%%
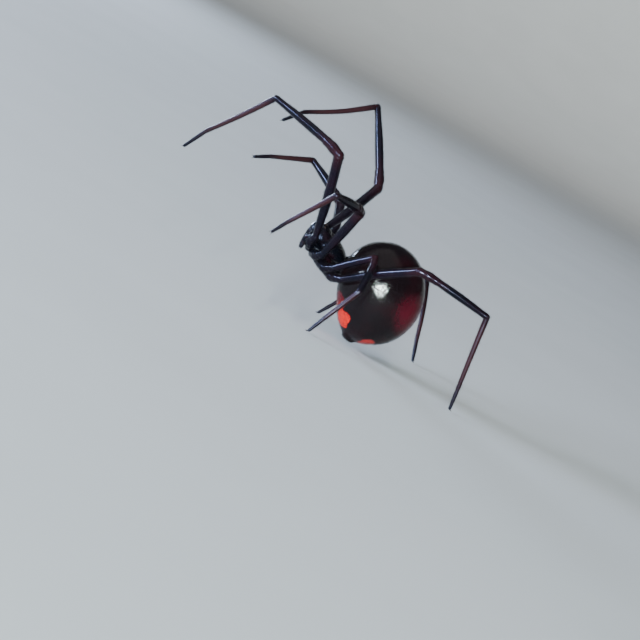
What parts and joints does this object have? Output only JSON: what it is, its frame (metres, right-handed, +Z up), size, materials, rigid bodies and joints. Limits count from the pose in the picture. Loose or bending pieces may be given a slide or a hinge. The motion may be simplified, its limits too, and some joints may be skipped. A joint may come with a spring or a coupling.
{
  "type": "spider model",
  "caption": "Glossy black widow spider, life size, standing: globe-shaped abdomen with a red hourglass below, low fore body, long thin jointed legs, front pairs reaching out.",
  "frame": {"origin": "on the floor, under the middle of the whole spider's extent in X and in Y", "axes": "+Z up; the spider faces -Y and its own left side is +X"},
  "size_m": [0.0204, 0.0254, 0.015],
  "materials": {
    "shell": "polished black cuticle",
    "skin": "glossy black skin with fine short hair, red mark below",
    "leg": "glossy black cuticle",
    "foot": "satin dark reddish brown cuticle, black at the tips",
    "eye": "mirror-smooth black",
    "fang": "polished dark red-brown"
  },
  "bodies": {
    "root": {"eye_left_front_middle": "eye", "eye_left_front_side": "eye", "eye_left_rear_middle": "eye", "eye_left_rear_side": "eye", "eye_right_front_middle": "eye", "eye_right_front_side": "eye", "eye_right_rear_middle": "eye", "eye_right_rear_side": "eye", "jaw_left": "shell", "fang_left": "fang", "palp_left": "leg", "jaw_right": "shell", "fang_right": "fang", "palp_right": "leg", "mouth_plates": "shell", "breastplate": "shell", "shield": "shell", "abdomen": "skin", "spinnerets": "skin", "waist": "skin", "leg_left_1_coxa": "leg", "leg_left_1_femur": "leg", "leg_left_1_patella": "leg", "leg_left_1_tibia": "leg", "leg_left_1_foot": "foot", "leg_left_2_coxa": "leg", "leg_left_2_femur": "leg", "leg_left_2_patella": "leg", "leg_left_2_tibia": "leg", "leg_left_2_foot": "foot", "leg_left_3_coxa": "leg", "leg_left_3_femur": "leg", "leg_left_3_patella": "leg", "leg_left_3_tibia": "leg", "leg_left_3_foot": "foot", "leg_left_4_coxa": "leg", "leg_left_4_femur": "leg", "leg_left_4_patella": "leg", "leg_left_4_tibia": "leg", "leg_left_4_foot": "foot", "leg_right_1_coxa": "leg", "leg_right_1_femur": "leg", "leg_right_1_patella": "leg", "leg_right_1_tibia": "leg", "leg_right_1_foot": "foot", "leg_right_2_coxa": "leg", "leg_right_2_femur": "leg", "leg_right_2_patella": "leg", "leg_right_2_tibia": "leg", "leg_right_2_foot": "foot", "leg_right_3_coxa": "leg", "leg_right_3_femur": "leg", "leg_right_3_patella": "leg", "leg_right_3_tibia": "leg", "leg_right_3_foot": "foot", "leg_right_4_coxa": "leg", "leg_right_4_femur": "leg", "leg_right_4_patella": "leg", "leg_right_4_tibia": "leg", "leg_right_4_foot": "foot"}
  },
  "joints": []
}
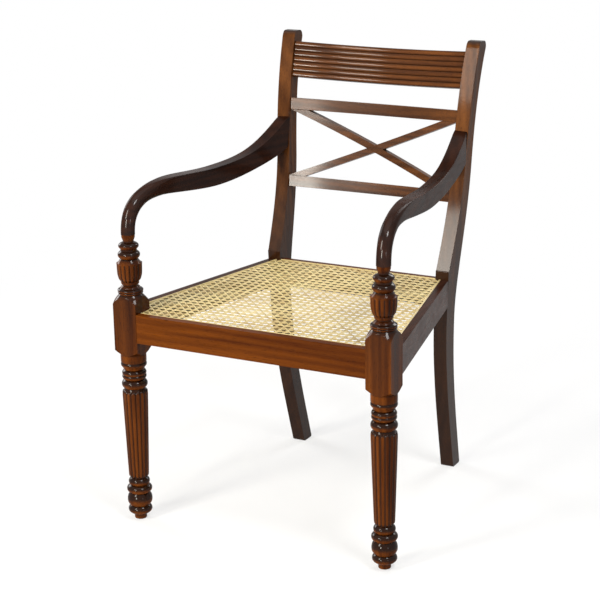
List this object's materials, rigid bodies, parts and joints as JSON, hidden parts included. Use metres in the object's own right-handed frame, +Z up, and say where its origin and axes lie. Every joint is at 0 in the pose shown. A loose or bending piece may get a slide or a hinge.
%%
GIVEN EXERCISE - Repeat the material from above exactly, word for word.

COMPLETED TASK -
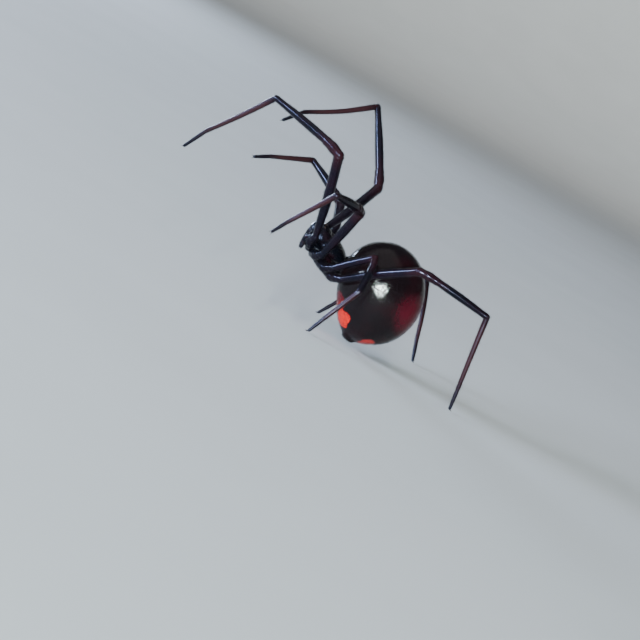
What parts and joints does this object have? Output only JSON: what it is, its frame (metres, right-handed, +Z up), size, materials, rigid bodies and joints. Limits count from the pose in the picture. Loose or bending pieces may be given a slide or a hinge. The motion may be simplified, its limits too, and some joints may be skipped. A joint may come with a spring or a coupling.
{
  "type": "spider model",
  "caption": "Glossy black widow spider, life size, standing: globe-shaped abdomen with a red hourglass below, low fore body, long thin jointed legs, front pairs reaching out.",
  "frame": {"origin": "on the floor, under the middle of the whole spider's extent in X and in Y", "axes": "+Z up; the spider faces -Y and its own left side is +X"},
  "size_m": [0.0204, 0.0254, 0.015],
  "materials": {
    "shell": "polished black cuticle",
    "skin": "glossy black skin with fine short hair, red mark below",
    "leg": "glossy black cuticle",
    "foot": "satin dark reddish brown cuticle, black at the tips",
    "eye": "mirror-smooth black",
    "fang": "polished dark red-brown"
  },
  "bodies": {
    "root": {"eye_left_front_middle": "eye", "eye_left_front_side": "eye", "eye_left_rear_middle": "eye", "eye_left_rear_side": "eye", "eye_right_front_middle": "eye", "eye_right_front_side": "eye", "eye_right_rear_middle": "eye", "eye_right_rear_side": "eye", "jaw_left": "shell", "fang_left": "fang", "palp_left": "leg", "jaw_right": "shell", "fang_right": "fang", "palp_right": "leg", "mouth_plates": "shell", "breastplate": "shell", "shield": "shell", "abdomen": "skin", "spinnerets": "skin", "waist": "skin", "leg_left_1_coxa": "leg", "leg_left_1_femur": "leg", "leg_left_1_patella": "leg", "leg_left_1_tibia": "leg", "leg_left_1_foot": "foot", "leg_left_2_coxa": "leg", "leg_left_2_femur": "leg", "leg_left_2_patella": "leg", "leg_left_2_tibia": "leg", "leg_left_2_foot": "foot", "leg_left_3_coxa": "leg", "leg_left_3_femur": "leg", "leg_left_3_patella": "leg", "leg_left_3_tibia": "leg", "leg_left_3_foot": "foot", "leg_left_4_coxa": "leg", "leg_left_4_femur": "leg", "leg_left_4_patella": "leg", "leg_left_4_tibia": "leg", "leg_left_4_foot": "foot", "leg_right_1_coxa": "leg", "leg_right_1_femur": "leg", "leg_right_1_patella": "leg", "leg_right_1_tibia": "leg", "leg_right_1_foot": "foot", "leg_right_2_coxa": "leg", "leg_right_2_femur": "leg", "leg_right_2_patella": "leg", "leg_right_2_tibia": "leg", "leg_right_2_foot": "foot", "leg_right_3_coxa": "leg", "leg_right_3_femur": "leg", "leg_right_3_patella": "leg", "leg_right_3_tibia": "leg", "leg_right_3_foot": "foot", "leg_right_4_coxa": "leg", "leg_right_4_femur": "leg", "leg_right_4_patella": "leg", "leg_right_4_tibia": "leg", "leg_right_4_foot": "foot"}
  },
  "joints": []
}
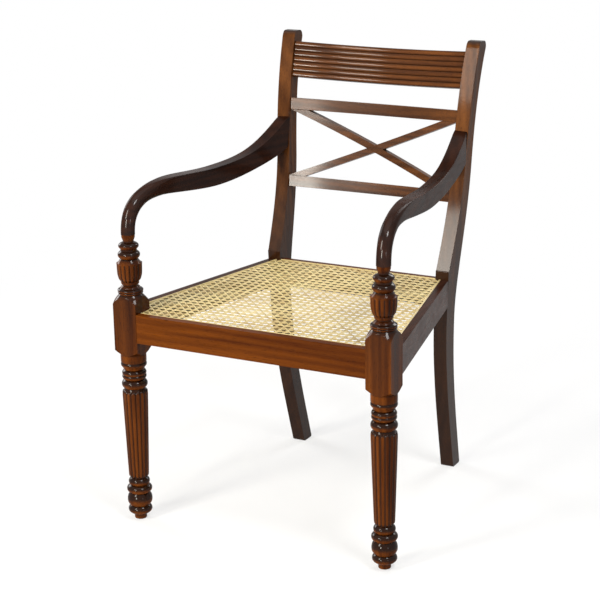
List this object's materials, rigid bodies, parts and joints as JSON, hidden parts included. Use metres in the object's own right-handed frame, +Z up, and say where its origin and axes lie. Every joint is at 0 in the pose shown. A loose or bending piece may get a slide or a hinge.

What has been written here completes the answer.